> **Input records**
[Begin]

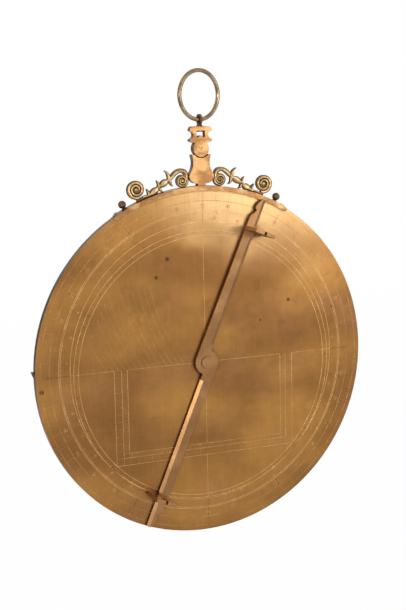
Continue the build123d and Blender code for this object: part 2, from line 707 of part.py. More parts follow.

[End]
[Begin]

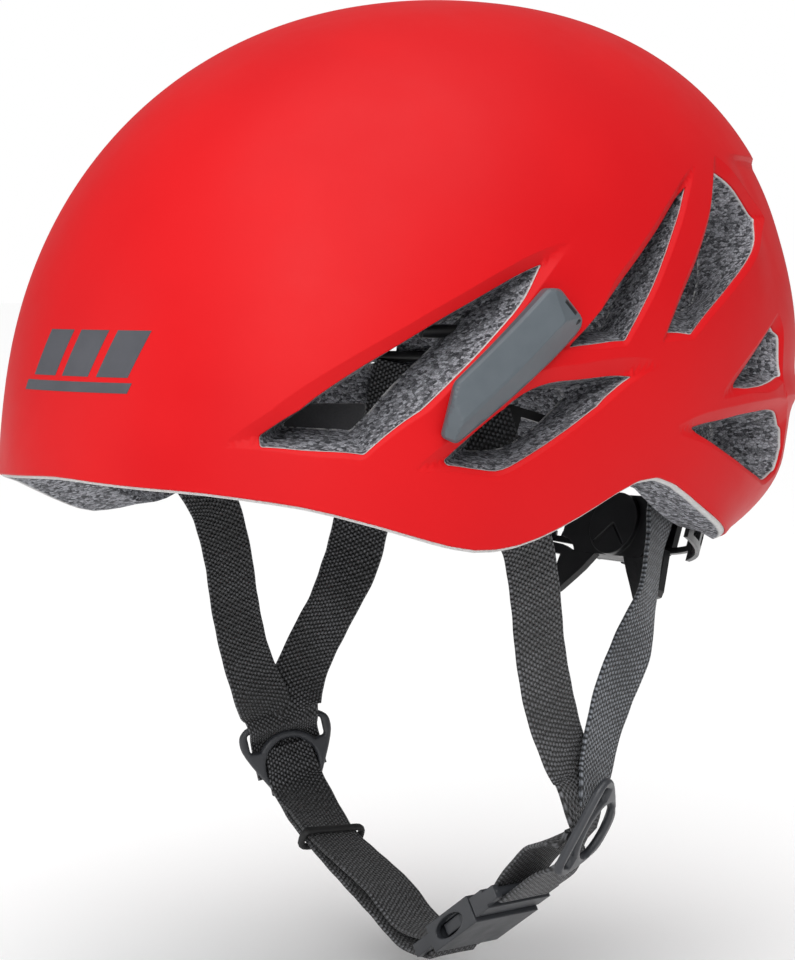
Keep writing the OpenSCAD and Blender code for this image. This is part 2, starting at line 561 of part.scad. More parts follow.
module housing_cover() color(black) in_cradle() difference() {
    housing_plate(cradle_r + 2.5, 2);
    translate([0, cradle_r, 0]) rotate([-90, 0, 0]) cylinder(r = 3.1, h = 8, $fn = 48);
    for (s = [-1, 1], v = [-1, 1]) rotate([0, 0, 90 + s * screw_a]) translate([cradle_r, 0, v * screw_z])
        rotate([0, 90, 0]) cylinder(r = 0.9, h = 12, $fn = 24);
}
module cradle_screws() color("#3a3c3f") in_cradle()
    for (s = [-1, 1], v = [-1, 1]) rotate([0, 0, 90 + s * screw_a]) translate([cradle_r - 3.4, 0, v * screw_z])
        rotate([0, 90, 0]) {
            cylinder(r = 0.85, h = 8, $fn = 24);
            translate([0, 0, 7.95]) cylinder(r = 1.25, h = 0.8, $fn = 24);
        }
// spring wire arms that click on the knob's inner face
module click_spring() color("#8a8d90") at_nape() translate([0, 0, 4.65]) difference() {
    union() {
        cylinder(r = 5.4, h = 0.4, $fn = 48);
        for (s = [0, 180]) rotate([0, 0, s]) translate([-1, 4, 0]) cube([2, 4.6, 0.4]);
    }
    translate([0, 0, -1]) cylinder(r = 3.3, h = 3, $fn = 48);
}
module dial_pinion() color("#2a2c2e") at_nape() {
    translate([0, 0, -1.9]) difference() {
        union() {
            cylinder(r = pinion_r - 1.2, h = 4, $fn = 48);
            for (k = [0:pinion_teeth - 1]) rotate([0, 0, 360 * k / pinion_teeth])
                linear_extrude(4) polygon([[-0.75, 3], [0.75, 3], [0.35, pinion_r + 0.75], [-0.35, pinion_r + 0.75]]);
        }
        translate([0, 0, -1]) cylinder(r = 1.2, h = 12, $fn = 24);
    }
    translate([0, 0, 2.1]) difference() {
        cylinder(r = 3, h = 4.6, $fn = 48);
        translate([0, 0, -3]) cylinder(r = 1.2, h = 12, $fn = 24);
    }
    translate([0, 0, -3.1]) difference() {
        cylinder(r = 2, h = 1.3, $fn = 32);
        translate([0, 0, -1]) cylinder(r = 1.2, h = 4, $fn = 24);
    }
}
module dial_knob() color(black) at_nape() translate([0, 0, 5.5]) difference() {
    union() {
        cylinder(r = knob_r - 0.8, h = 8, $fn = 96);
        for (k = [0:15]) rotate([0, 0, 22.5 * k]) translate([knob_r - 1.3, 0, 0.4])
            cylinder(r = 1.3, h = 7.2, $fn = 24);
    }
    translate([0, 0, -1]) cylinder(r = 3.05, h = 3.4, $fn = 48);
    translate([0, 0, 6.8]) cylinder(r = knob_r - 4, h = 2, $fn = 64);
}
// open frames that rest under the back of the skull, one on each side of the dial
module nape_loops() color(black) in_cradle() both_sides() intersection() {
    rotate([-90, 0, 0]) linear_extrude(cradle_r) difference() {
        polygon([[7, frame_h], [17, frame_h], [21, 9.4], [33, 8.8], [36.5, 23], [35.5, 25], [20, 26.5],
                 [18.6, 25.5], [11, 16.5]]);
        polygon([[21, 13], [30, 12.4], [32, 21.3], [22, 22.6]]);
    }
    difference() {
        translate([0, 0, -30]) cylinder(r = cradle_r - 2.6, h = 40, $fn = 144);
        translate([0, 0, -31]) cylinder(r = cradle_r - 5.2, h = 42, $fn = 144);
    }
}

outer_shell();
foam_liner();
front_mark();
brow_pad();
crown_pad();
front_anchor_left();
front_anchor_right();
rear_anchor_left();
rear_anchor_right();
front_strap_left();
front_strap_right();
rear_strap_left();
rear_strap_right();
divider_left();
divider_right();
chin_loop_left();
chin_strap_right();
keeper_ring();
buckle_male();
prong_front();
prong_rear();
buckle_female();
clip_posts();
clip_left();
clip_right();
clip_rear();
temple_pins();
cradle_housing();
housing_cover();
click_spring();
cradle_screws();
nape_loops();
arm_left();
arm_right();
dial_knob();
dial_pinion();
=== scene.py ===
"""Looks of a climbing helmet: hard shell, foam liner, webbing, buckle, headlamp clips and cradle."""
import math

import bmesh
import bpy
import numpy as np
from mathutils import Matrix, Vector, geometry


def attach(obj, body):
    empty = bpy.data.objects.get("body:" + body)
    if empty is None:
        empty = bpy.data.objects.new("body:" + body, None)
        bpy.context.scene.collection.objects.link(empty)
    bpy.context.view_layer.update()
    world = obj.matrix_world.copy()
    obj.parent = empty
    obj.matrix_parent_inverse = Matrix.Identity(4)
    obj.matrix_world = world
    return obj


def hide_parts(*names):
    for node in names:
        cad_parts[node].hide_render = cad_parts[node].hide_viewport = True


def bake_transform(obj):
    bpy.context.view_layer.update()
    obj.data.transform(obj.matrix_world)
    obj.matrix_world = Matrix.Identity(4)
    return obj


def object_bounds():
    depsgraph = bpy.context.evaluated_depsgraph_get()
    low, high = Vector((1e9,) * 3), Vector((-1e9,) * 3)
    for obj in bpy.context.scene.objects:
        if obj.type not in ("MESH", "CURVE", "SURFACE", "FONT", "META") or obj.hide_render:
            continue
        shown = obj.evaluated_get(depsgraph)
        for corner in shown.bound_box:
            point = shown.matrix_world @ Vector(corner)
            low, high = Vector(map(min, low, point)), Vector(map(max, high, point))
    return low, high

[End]

> **Required work**
Everything from the line with "outer_shell();" through the line with "point = shown.matrix_world" is to be output exactly; leave out all other lines.

> **Response**
outer_shell();
foam_liner();
front_mark();
brow_pad();
crown_pad();
front_anchor_left();
front_anchor_right();
rear_anchor_left();
rear_anchor_right();
front_strap_left();
front_strap_right();
rear_strap_left();
rear_strap_right();
divider_left();
divider_right();
chin_loop_left();
chin_strap_right();
keeper_ring();
buckle_male();
prong_front();
prong_rear();
buckle_female();
clip_posts();
clip_left();
clip_right();
clip_rear();
temple_pins();
cradle_housing();
housing_cover();
click_spring();
cradle_screws();
nape_loops();
arm_left();
arm_right();
dial_knob();
dial_pinion();
=== scene.py ===
"""Looks of a climbing helmet: hard shell, foam liner, webbing, buckle, headlamp clips and cradle."""
import math

import bmesh
import bpy
import numpy as np
from mathutils import Matrix, Vector, geometry


def attach(obj, body):
    empty = bpy.data.objects.get("body:" + body)
    if empty is None:
        empty = bpy.data.objects.new("body:" + body, None)
        bpy.context.scene.collection.objects.link(empty)
    bpy.context.view_layer.update()
    world = obj.matrix_world.copy()
    obj.parent = empty
    obj.matrix_parent_inverse = Matrix.Identity(4)
    obj.matrix_world = world
    return obj


def hide_parts(*names):
    for node in names:
        cad_parts[node].hide_render = cad_parts[node].hide_viewport = True


def bake_transform(obj):
    bpy.context.view_layer.update()
    obj.data.transform(obj.matrix_world)
    obj.matrix_world = Matrix.Identity(4)
    return obj


def object_bounds():
    depsgraph = bpy.context.evaluated_depsgraph_get()
    low, high = Vector((1e9,) * 3), Vector((-1e9,) * 3)
    for obj in bpy.context.scene.objects:
        if obj.type not in ("MESH", "CURVE", "SURFACE", "FONT", "META") or obj.hide_render:
            continue
        shown = obj.evaluated_get(depsgraph)
        for corner in shown.bound_box:
            point = shown.matrix_world @ Vector(corner)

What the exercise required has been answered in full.